Upon his return to the U.S. a debriefer quoted one POW as saying: “The anticipation of beatings became more of a threat than the actual beating. Nervous to the point of loosening of bowels when they heard the key in the lock.” [4]
Colonel Earl Cobeil
Colonel Earl Cobeil, a Navy F-105 pilot was the worst case recorded by debriefers in the “Cuban Program.” “The sight of Cobeil walking back from the torture chamber was a horrible experience. The man could barely walk; he shuffled slowly, painfully. His clothes were torn to shreds. He was bleeding everywhere, terribly swollen, dirty, black and purple from head to toe. The man’s head was down: he made no attempt to look at anyone. He had been through much more than the daily beatings. His body was ripped and torn; slivers of bamboo were embedded in the bloodied shins and there were what appeared to be tread marks from the hose across the chest, back and legs. “Fidel” smashed a fist into the man’s face, driving him against the wall. Then he was brought to the center of the room and made to bend down on his knees. Screaming in rage, “Fidel” took a rubber hose from a guard and lashed it as hard as he could in the man’s face. The prisoner did not react. He did not cry out or even blink. Again and again, a dozen times the Cuban smashed the man’s face with the hose.”[5]
Col Earl Cobeil, a prisoner of war, was beaten in the “Cuba Program” to the point where he was completely catatonic, incapable of responding to any command. He was listed as having died in Vietnam captivity. [6]
“Fidel” was over six feet tall, in his early 30s, muscular, ramrod-straight, with full command of English, with American slang and personal knowledge of many cities in the Southeastern United States from Miami to the Carolinas. [7] “Fidel” has been identified by some of the POW’s in the “Cuban Program” as Fernando Vecino Alegret. Fernando Vecino Alegret lived in the United States for extensive periods of time, including Miami, and studied at the University of Alabama, until he joined the Castro’s guerrillas in 1958. Today, at 79-year-old, he is a retired brigadier general of the Cuban FAR, and veteran of Castro’s guerrillas.
The agonizing tortures inflicted by Cuban officers in Vietnam against American POWs’ is another criminal chapter in Fidel Castro’s obsessive hate of the United States.
Notes:
[1] United States Air Force, June 1975, Special Exploitation Program for SEASIA PW’s, 1967-1968. Ep. No. A10-2
[2] CIA memorandum From: Deputy Director of Operations. For Director, Defense Intelligence Agency, dated 28 Jan., Sub: Identification of “Fidel,” Cuban Interrogator of U.S. Prisoners of War in North Vietnam.

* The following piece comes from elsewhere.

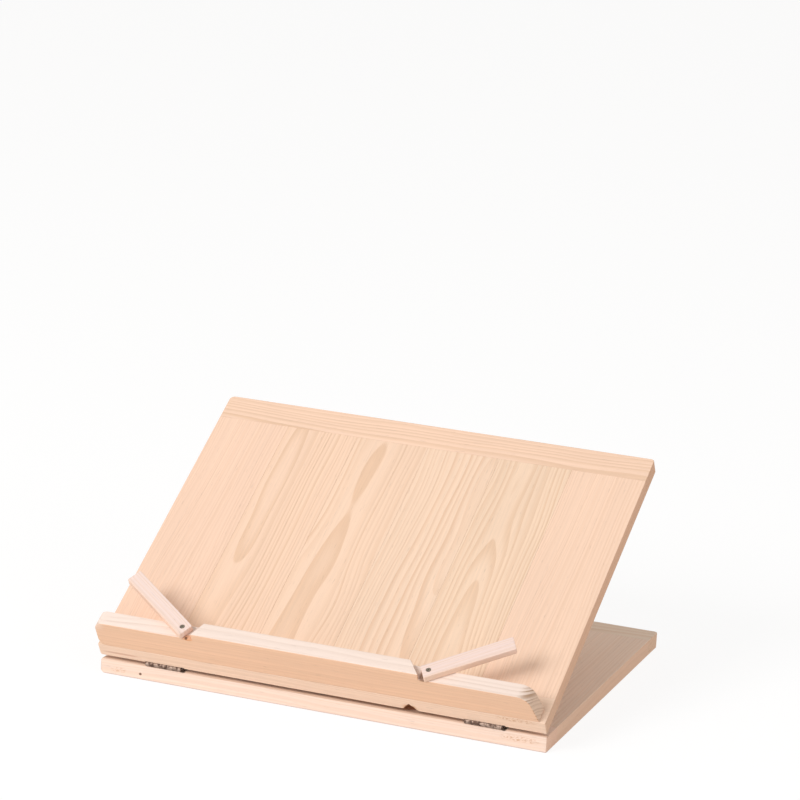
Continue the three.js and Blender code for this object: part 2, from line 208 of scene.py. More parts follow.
def turned(name, rows, low, high):
    """A solid from rows of points round Z, the lowest first, closed by a tip on the axis at
    the height low and one at the height high."""
    count, columns = rows.shape[:2]
    faces = ring_faces(count, columns)
    bottom = count * columns
    last = bottom - columns
    faces += [(bottom, (i + 1) % columns, i) for i in range(columns)]
    faces += [(bottom + 1, last + i, last + (i + 1) % columns) for i in range(columns)]
    tips = [(0, 0, low), (0, 0, high)]
    return mesh_object(name, np.concatenate([rows.reshape(-1, 3), tips]), faces)


def lathe(name, profile, steps=ROUND_STEPS):
    """A turned solid along Z: each (radius, height) of the profile, from the lowest up, is
    carried round. The profile's two ends lie on the axis."""
    profile = np.array(profile, float)
    rows = round_rows(profile[1:-1, :1], profile[1:-1, 1:], steps)
    return turned(name, rows, profile[0, 1], profile[-1, 1])


def moved(piece, matrix):
    """Moves a piece's mesh and leaves its object at the origin."""
    piece.data.transform(matrix)
    return piece


def boolean(piece, other, operation):
    """Joins, cuts or trims one closed mesh with another, which is then removed."""
    modifier = piece.modifiers.new(operation, "BOOLEAN")
    modifier.object = other
    modifier.operation = operation
    modifier.solver = "MANIFOLD"
    graph = bpy.context.evaluated_depsgraph_get()
    made = bpy.data.meshes.new_from_object(piece.evaluated_get(graph))
    if not made.polygons:
        raise RuntimeError(f"{piece.name}: {operation} with {other.name} left nothing")
    spent = [piece.data, other.data]
    piece.modifiers.clear()
    piece.data = made
    bpy.data.objects.remove(other)
    for mesh in spent:
        bpy.data.meshes.remove(mesh)
    return piece


def edit_mesh(mesh, change):
    """Runs one change on a mesh's editable copy, and keeps what it made."""
    work = bmesh.new()
    work.from_mesh(mesh)
    change(work)
    work.to_mesh(mesh)
    work.free()


def merged_copy(node):
    """A CAD node's solid with its triangles joined up, in the frame of its own body."""
    mesh = NODES[node].data.copy()
    edit_mesh(mesh, lambda work: bmesh.ops.remove_doubles(work, verts=work.verts, dist=MERGE))
    return moved(linked(f"{node}_copy", mesh), FRAMES[BODY_OF[node]].inverted())


def finish_piece(piece, node, materials, grain=None):
    """Places a piece that was made in its body's frame, and lets it stand for its node. With a
    grain, each face first keeps how far it looks along it."""
    if grain:
        looks = np.abs(vectors(piece.data.polygons, "normal") @ GRAIN_AXES[grain])
        attribute = piece.data.attributes.new("end_grain_and_side_shade", "FLOAT", "FACE")
        attribute.data.foreach_set("value", looks.astype(np.float32))
    body = BODY_OF[node]
    piece.name = piece.data.name = f"{node}_finished"
    moved(piece, FRAMES[body])
    piece.data.polygons.foreach_set("use_smooth", [True] * len(piece.data.polygons))
    piece.data.set_sharp_from_angle(angle=SHARP_ANGLE)
    piece.data.materials.clear()
    for material in materials:
        piece.data.materials.append(material)
    weighted = piece.modifiers.new("Even shading", "WEIGHTED_NORMAL")
    weighted.keep_sharp = True
    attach(piece, body)
    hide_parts(node)
    return piece


# Materials


def feed(tree, node, inputs):
    """Fills a node's inputs, each with a plain value or from the socket that it is given."""
    for key, value in inputs.items():
        if isinstance(value, bpy.types.NodeSocket):
            tree.links.new(value, node.inputs[key])
        else:
            node.inputs[key].default_value = value
    return node


def add(tree, kind, inputs=None, **settings):
    node = tree.nodes.new(kind)
    for name, value in settings.items():
        setattr(node, name, value)
    return feed(tree, node, inputs or {})


def maths(tree, operation, *values):
    inputs = dict(enumerate(values))
    return add(tree, "ShaderNodeMath", inputs, operation=operation).outputs[0]


def scaled_by(tree, value, factor, offset):
    return maths(tree, "MULTIPLY_ADD", value, factor, offset)


def vector_maths(tree, operation, *values):
    inputs = dict(enumerate(values))
    node = add(tree, "ShaderNodeVectorMath", inputs, operation=operation)
    return node.outputs["Value" if operation == "LENGTH" else "Vector"]


def remap(tree, value, old_low, old_high, new_low=0.0, new_high=1.0):
    """Carries a value smoothly from one range to another."""
    inputs = {0: value, 1: old_low, 2: old_high, 3: new_low, 4: new_high}
    return add(tree, "ShaderNodeMapRange", inputs, interpolation_type="SMOOTHSTEP").outputs[0]


def mix_colours(tree, factor, first, second, blend="MIX"):
    inputs = {0: factor, 6: first, 7: second}
    node = add(tree, "ShaderNodeMix", inputs, data_type="RGBA", blend_type=blend)
    return node.outputs[2]


def stretched_noise(tree, vector, stretch, detail, output="Fac"):
    scaled = vector_maths(tree, "MULTIPLY", vector, stretch)
    inputs = {"Vector": scaled, "Scale": 1.0, "Detail": detail}
    return add(tree, "ShaderNodeTexNoise", inputs).outputs[output]


def bump(tree, height, strength, depth):
    inputs = {"Height": height, "Strength": strength, "Distance": depth}
    return add(tree, "ShaderNodeBump", inputs).outputs["Normal"]


def group_sockets(tree, way, kinds):
    """Adds sockets to a group; each kind is a word such as Float, Color or Vector."""
    for name, kind in kinds.items():
        tree.interface.new_socket(name, in_out=way, socket_type=f"NodeSocket{kind}")


# Pine's unevenness, in waves to a millimetre: across the fibres twice, and along them
DRIFT_WAVES = (0.016, 0.016, 0.0045)
STREAK_WAVES = (0.7, 0.7, 0.007)
FIBRE_WAVES = (3.2, 3.2, 0.07)
DASH_WAVES = (1.5, 1.5, 0.11)
TONE_WAVES = (0.03, 0.03, 0.006)
# How far the rings drift, in millimetres; and waves to a ring and shift in rings of their widths
DRIFT_REACH = (16.0, 16.0, 0.0)
RING_WAVES, RING_REACH = 0.31, 2.6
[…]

[3] “Honor Bound” Rochester, S.I. and F. Kiley l (1998). The History of the American Prisoners of War in Southeast Asia, 1961-1973. Office of the Secretary of Defense, Washington, D.C. Historical Dept.
[4] Juan Tamayo, Miami Herald, August 22, 1999.
[5] Rochester and Kiley. “Honor Bound.”
[6] Hubble, J.B., 1976, P.O.W. Readers Digest Press.
[7] Hubbar, E. Orlando Sentinel, August 23, 1999.